**Aim:**
Repeat the material in full. Keep every line exactly as it is.
— start —
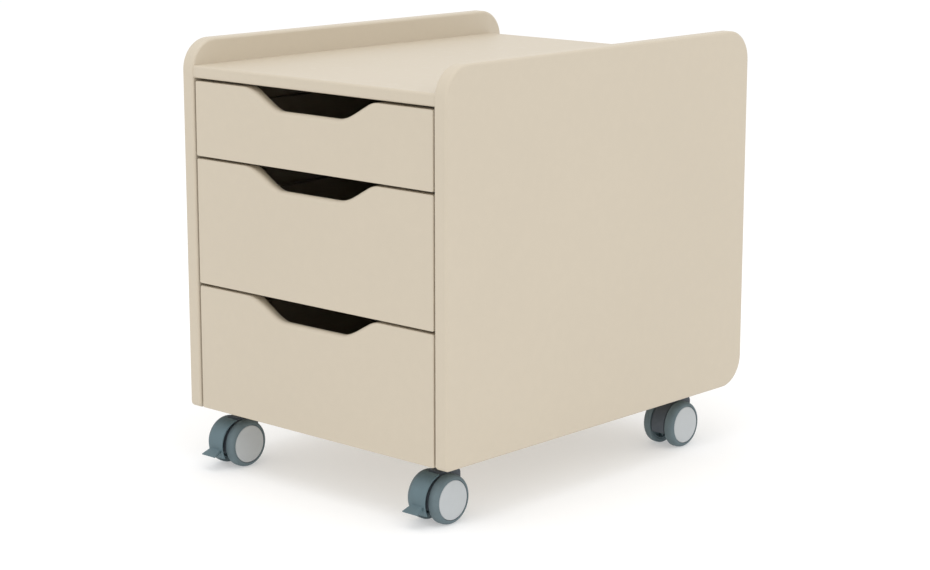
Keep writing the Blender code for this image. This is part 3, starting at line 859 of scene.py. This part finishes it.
def runner(name, side, member):
    """One bent-steel member of a ball runner, pierced and screwed to its board."""
    node = f"{name}_{side}_{member}_runner"
    low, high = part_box(node)
    sign = 1 if side == "right" else -1
    middle_z = (low.z + high.z) / 2
    half = (high.z - low.z) / 2 - SHEET / 2
    reach = high.x - low.x
    on_cabinet = member == "cabinet"
    wall = (high.x if sign > 0 else low.x) if on_cabinet else (low.x if sign > 0 else high.x)
    opens = -sign if on_cabinet else sign
    path = [(SHEET / 2, -half), (SHEET / 2, half)]
    if on_cabinet:
        mouth = reach - SHEET / 2
        path = [(mouth, -half + RUNNER_LIP - SHEET / 2), (mouth, -half), *path, (mouth, half)]
        path.append((mouth, half - RUNNER_LIP + SHEET / 2))
    else:
        path = [(reach, -half), *path, (reach, half)]
    outline = [(wall + opens * x, middle_z + z) for x, z in bent_sheet(path)]
    centre = Matrix.Translation((0, (low.y + high.y) / 2, 0))
    length = high.y - low.y
    shape = moved(board(outline, length, RUNNER_EDGE, SMALL_EDGE_STEPS), centre @ THICK_ALONG_Y)
    web = wall + opens * SHEET
    across = Matrix.Rotation(math.radians(90 * opens), 4, "Y")
    slots = []
    for share in RUNNER_SLOTS[member]:
        place = Matrix.Translation((web, low.y + length * share, middle_z))
        slots.append(("DIFFERENCE", moved(slot_shape(), place @ across)))
    shape = combined(shape, *slots)
    body = "cabinet" if on_cabinet else name
    piece(f"{name}_{side}_{member}_rail", shape, "zinc", body, [node])
    places = []
    for share in RUNNER_SCREWS[member]:
        places.append(Matrix.Translation((web, low.y + length * share, middle_z)) @ across)
    screws = copies(screw_shape(), places)
    piece(f"{name}_{side}_{member}_rail_screws", screws, "bright_steel", body)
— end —
**Answer to the task:**
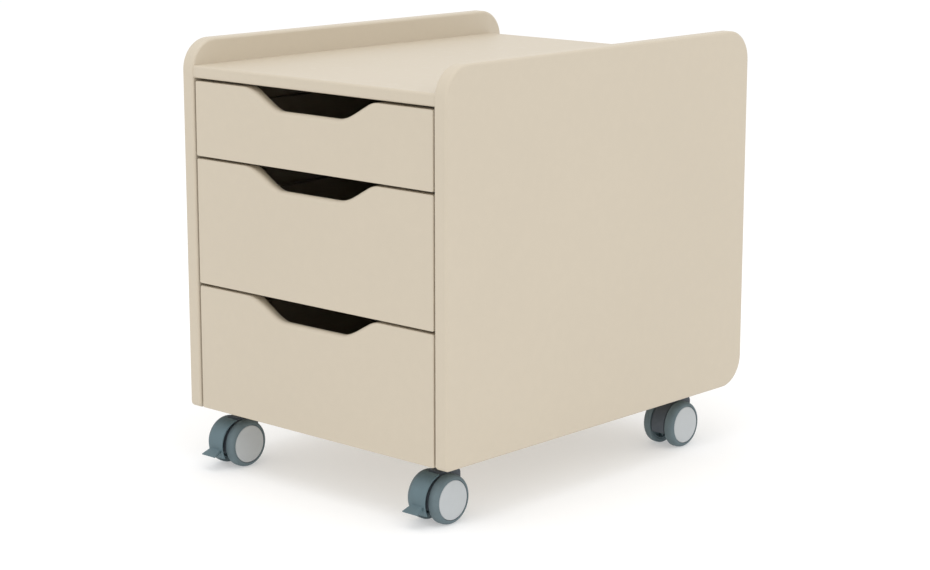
Keep writing the Blender code for this image. This is part 3, starting at line 859 of scene.py. This part finishes it.
def runner(name, side, member):
    """One bent-steel member of a ball runner, pierced and screwed to its board."""
    node = f"{name}_{side}_{member}_runner"
    low, high = part_box(node)
    sign = 1 if side == "right" else -1
    middle_z = (low.z + high.z) / 2
    half = (high.z - low.z) / 2 - SHEET / 2
    reach = high.x - low.x
    on_cabinet = member == "cabinet"
    wall = (high.x if sign > 0 else low.x) if on_cabinet else (low.x if sign > 0 else high.x)
    opens = -sign if on_cabinet else sign
    path = [(SHEET / 2, -half), (SHEET / 2, half)]
    if on_cabinet:
        mouth = reach - SHEET / 2
        path = [(mouth, -half + RUNNER_LIP - SHEET / 2), (mouth, -half), *path, (mouth, half)]
        path.append((mouth, half - RUNNER_LIP + SHEET / 2))
    else:
        path = [(reach, -half), *path, (reach, half)]
    outline = [(wall + opens * x, middle_z + z) for x, z in bent_sheet(path)]
    centre = Matrix.Translation((0, (low.y + high.y) / 2, 0))
    length = high.y - low.y
    shape = moved(board(outline, length, RUNNER_EDGE, SMALL_EDGE_STEPS), centre @ THICK_ALONG_Y)
    web = wall + opens * SHEET
    across = Matrix.Rotation(math.radians(90 * opens), 4, "Y")
    slots = []
    for share in RUNNER_SLOTS[member]:
        place = Matrix.Translation((web, low.y + length * share, middle_z))
        slots.append(("DIFFERENCE", moved(slot_shape(), place @ across)))
    shape = combined(shape, *slots)
    body = "cabinet" if on_cabinet else name
    piece(f"{name}_{side}_{member}_rail", shape, "zinc", body, [node])
    places = []
    for share in RUNNER_SCREWS[member]:
        places.append(Matrix.Translation((web, low.y + length * share, middle_z)) @ across)
    screws = copies(screw_shape(), places)
    piece(f"{name}_{side}_{member}_rail_screws", screws, "bright_steel", body)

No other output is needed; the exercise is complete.